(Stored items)
+--

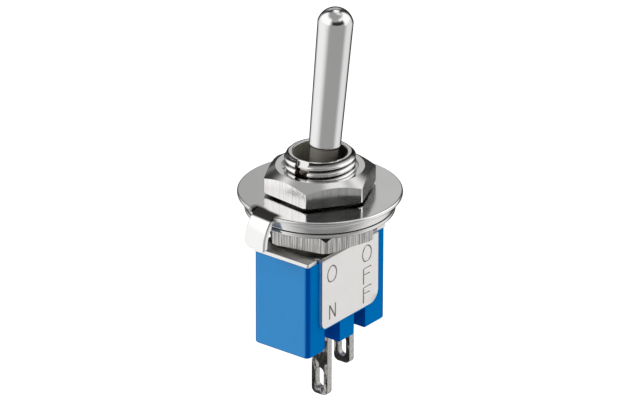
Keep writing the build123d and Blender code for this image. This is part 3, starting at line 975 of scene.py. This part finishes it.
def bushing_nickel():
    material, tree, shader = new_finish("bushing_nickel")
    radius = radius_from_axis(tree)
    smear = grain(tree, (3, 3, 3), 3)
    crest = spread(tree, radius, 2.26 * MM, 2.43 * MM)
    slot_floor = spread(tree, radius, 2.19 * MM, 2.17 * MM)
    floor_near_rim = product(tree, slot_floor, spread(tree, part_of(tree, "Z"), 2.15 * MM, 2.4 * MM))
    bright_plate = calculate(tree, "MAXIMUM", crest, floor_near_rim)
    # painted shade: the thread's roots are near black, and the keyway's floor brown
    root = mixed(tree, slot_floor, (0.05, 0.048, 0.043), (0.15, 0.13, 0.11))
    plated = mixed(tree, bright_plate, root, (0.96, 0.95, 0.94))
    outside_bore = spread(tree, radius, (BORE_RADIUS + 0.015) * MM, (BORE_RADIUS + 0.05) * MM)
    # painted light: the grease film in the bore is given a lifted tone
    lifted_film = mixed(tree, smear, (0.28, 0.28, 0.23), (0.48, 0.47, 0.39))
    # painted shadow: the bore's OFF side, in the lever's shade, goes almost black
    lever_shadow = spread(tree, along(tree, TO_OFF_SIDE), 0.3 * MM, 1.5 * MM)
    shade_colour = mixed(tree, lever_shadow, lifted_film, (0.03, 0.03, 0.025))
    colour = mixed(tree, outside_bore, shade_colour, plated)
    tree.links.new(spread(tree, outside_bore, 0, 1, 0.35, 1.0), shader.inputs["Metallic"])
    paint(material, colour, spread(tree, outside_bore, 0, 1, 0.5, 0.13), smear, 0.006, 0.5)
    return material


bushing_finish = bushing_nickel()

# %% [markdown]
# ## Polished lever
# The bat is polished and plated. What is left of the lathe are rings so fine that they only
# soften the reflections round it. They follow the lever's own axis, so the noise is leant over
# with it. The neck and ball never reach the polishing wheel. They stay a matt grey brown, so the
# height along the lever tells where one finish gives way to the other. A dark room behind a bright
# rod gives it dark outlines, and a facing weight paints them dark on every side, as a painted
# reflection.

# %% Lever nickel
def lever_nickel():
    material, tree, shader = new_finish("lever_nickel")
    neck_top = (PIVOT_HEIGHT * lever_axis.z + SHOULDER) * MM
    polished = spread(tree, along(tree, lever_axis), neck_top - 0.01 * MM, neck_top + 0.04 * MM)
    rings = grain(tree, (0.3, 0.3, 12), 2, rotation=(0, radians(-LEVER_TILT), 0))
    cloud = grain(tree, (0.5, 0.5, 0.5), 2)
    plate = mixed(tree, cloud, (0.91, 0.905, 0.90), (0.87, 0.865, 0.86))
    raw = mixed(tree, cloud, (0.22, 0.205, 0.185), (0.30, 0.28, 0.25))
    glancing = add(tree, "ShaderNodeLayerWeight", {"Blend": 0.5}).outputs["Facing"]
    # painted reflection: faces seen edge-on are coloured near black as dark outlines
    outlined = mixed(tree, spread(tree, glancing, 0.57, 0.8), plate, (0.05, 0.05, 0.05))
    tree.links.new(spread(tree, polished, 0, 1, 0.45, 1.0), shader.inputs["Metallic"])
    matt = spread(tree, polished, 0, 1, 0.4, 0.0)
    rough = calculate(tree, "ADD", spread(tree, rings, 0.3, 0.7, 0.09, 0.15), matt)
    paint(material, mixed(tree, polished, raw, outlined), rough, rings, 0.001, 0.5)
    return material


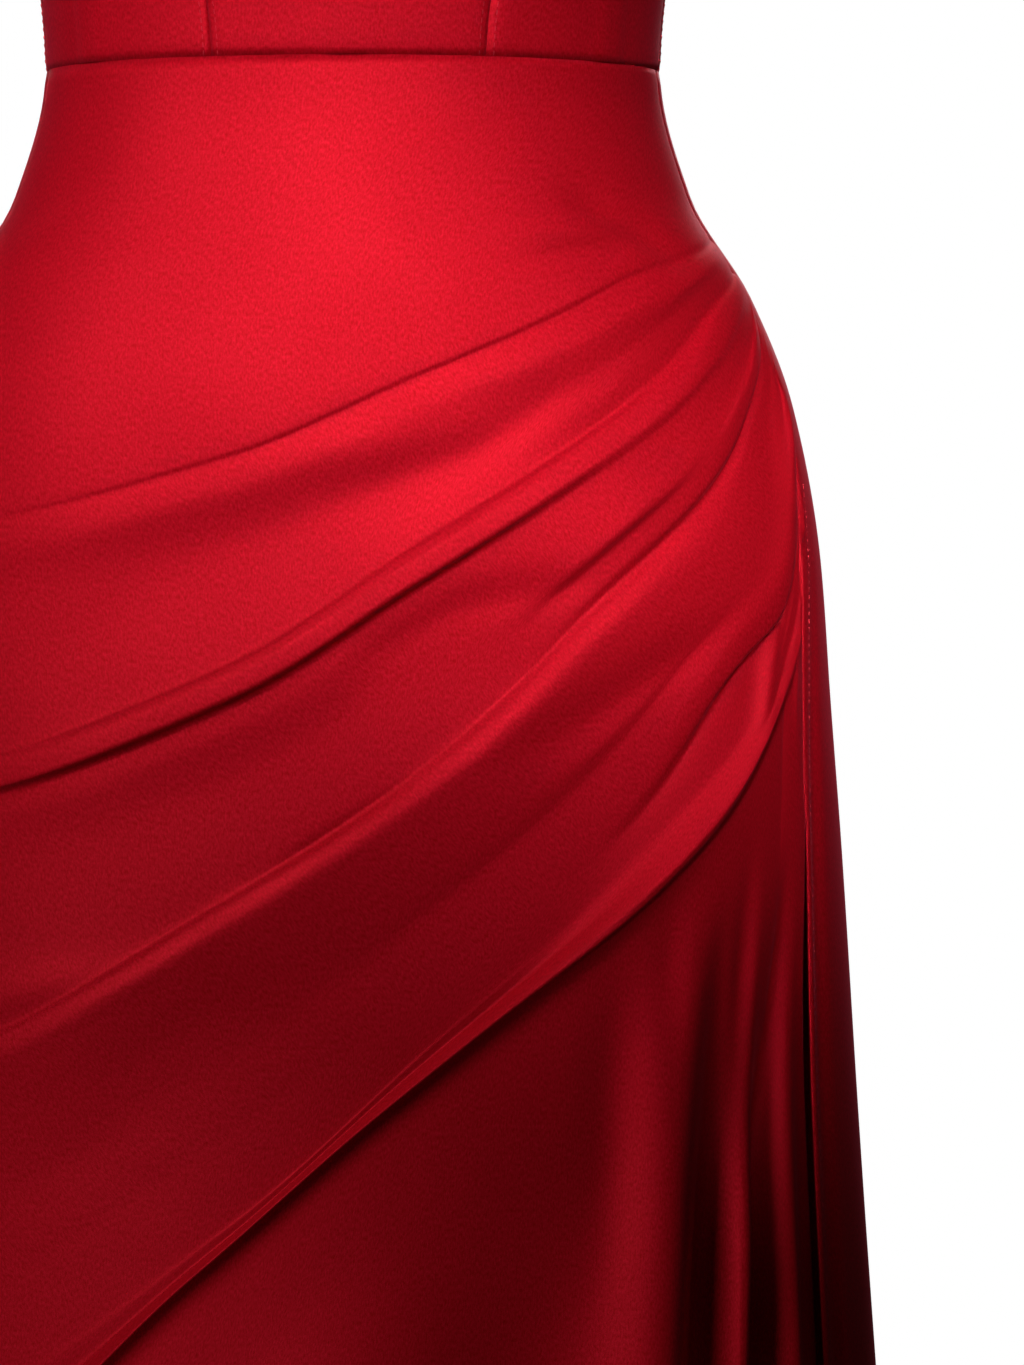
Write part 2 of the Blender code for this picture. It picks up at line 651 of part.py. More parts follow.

+--

■ DIRECTIVE ■
Provide an exact reproduction of all the entries shown above.

■ EXPECTED ANSWER ■
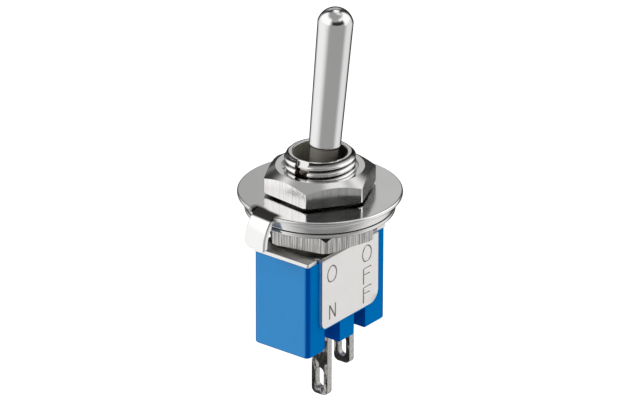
Keep writing the build123d and Blender code for this image. This is part 3, starting at line 975 of scene.py. This part finishes it.
def bushing_nickel():
    material, tree, shader = new_finish("bushing_nickel")
    radius = radius_from_axis(tree)
    smear = grain(tree, (3, 3, 3), 3)
    crest = spread(tree, radius, 2.26 * MM, 2.43 * MM)
    slot_floor = spread(tree, radius, 2.19 * MM, 2.17 * MM)
    floor_near_rim = product(tree, slot_floor, spread(tree, part_of(tree, "Z"), 2.15 * MM, 2.4 * MM))
    bright_plate = calculate(tree, "MAXIMUM", crest, floor_near_rim)
    # painted shade: the thread's roots are near black, and the keyway's floor brown
    root = mixed(tree, slot_floor, (0.05, 0.048, 0.043), (0.15, 0.13, 0.11))
    plated = mixed(tree, bright_plate, root, (0.96, 0.95, 0.94))
    outside_bore = spread(tree, radius, (BORE_RADIUS + 0.015) * MM, (BORE_RADIUS + 0.05) * MM)
    # painted light: the grease film in the bore is given a lifted tone
    lifted_film = mixed(tree, smear, (0.28, 0.28, 0.23), (0.48, 0.47, 0.39))
    # painted shadow: the bore's OFF side, in the lever's shade, goes almost black
    lever_shadow = spread(tree, along(tree, TO_OFF_SIDE), 0.3 * MM, 1.5 * MM)
    shade_colour = mixed(tree, lever_shadow, lifted_film, (0.03, 0.03, 0.025))
    colour = mixed(tree, outside_bore, shade_colour, plated)
    tree.links.new(spread(tree, outside_bore, 0, 1, 0.35, 1.0), shader.inputs["Metallic"])
    paint(material, colour, spread(tree, outside_bore, 0, 1, 0.5, 0.13), smear, 0.006, 0.5)
    return material


bushing_finish = bushing_nickel()

# %% [markdown]
# ## Polished lever
# The bat is polished and plated. What is left of the lathe are rings so fine that they only
# soften the reflections round it. They follow the lever's own axis, so the noise is leant over
# with it. The neck and ball never reach the polishing wheel. They stay a matt grey brown, so the
# height along the lever tells where one finish gives way to the other. A dark room behind a bright
# rod gives it dark outlines, and a facing weight paints them dark on every side, as a painted
# reflection.

# %% Lever nickel
def lever_nickel():
    material, tree, shader = new_finish("lever_nickel")
    neck_top = (PIVOT_HEIGHT * lever_axis.z + SHOULDER) * MM
    polished = spread(tree, along(tree, lever_axis), neck_top - 0.01 * MM, neck_top + 0.04 * MM)
    rings = grain(tree, (0.3, 0.3, 12), 2, rotation=(0, radians(-LEVER_TILT), 0))
    cloud = grain(tree, (0.5, 0.5, 0.5), 2)
    plate = mixed(tree, cloud, (0.91, 0.905, 0.90), (0.87, 0.865, 0.86))
    raw = mixed(tree, cloud, (0.22, 0.205, 0.185), (0.30, 0.28, 0.25))
    glancing = add(tree, "ShaderNodeLayerWeight", {"Blend": 0.5}).outputs["Facing"]
    # painted reflection: faces seen edge-on are coloured near black as dark outlines
    outlined = mixed(tree, spread(tree, glancing, 0.57, 0.8), plate, (0.05, 0.05, 0.05))
    tree.links.new(spread(tree, polished, 0, 1, 0.45, 1.0), shader.inputs["Metallic"])
    matt = spread(tree, polished, 0, 1, 0.4, 0.0)
    rough = calculate(tree, "ADD", spread(tree, rings, 0.3, 0.7, 0.09, 0.15), matt)
    paint(material, mixed(tree, polished, raw, outlined), rough, rings, 0.001, 0.5)
    return material


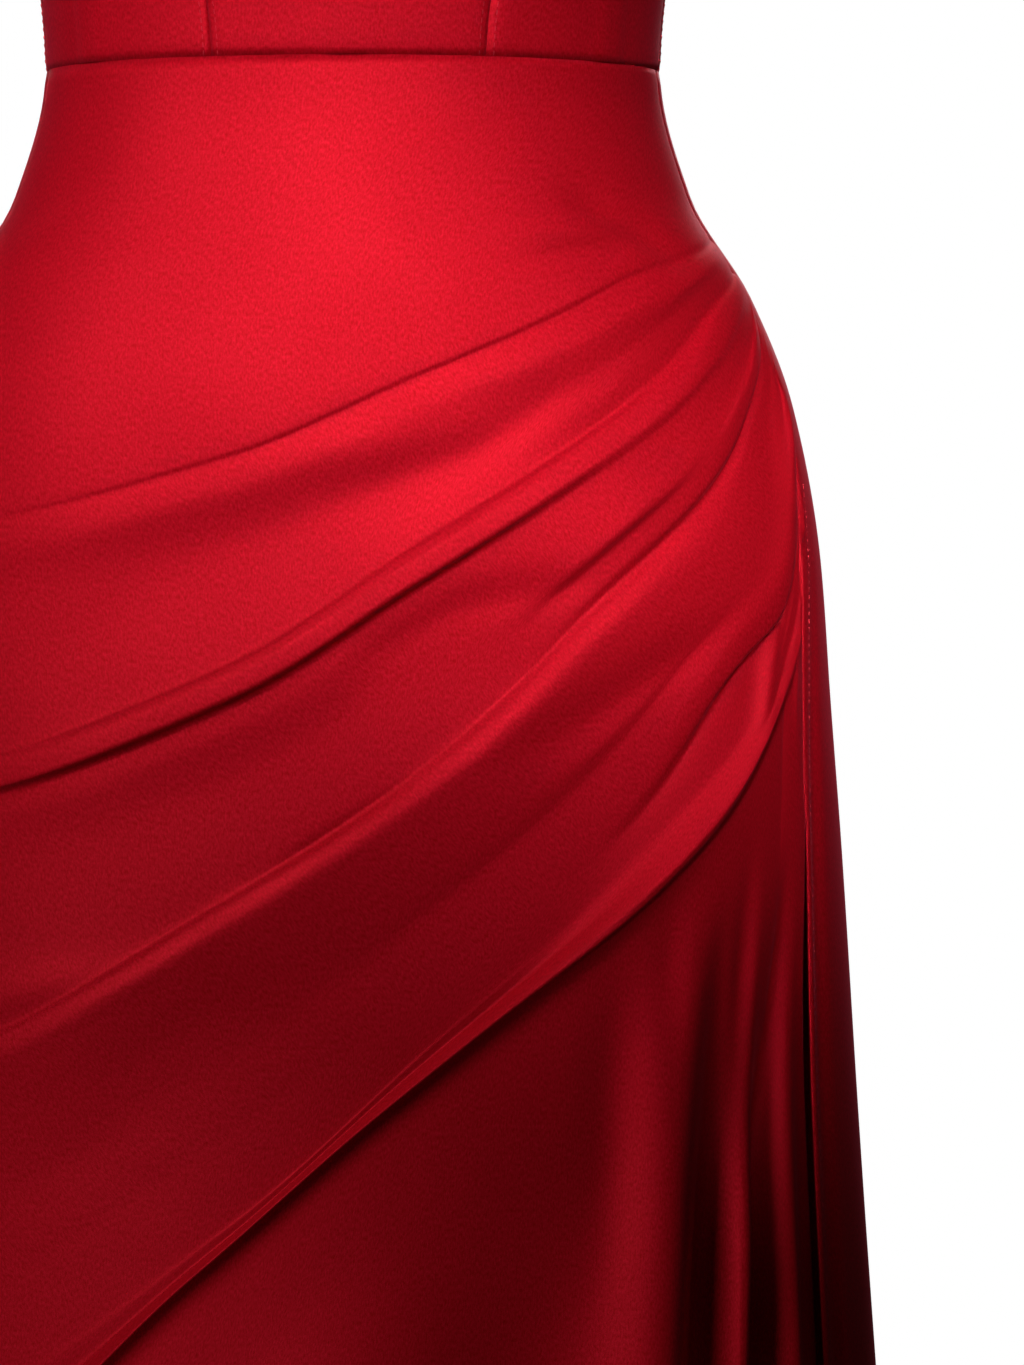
Write part 2 of the Blender code for this picture. It picks up at line 651 of part.py. More parts follow.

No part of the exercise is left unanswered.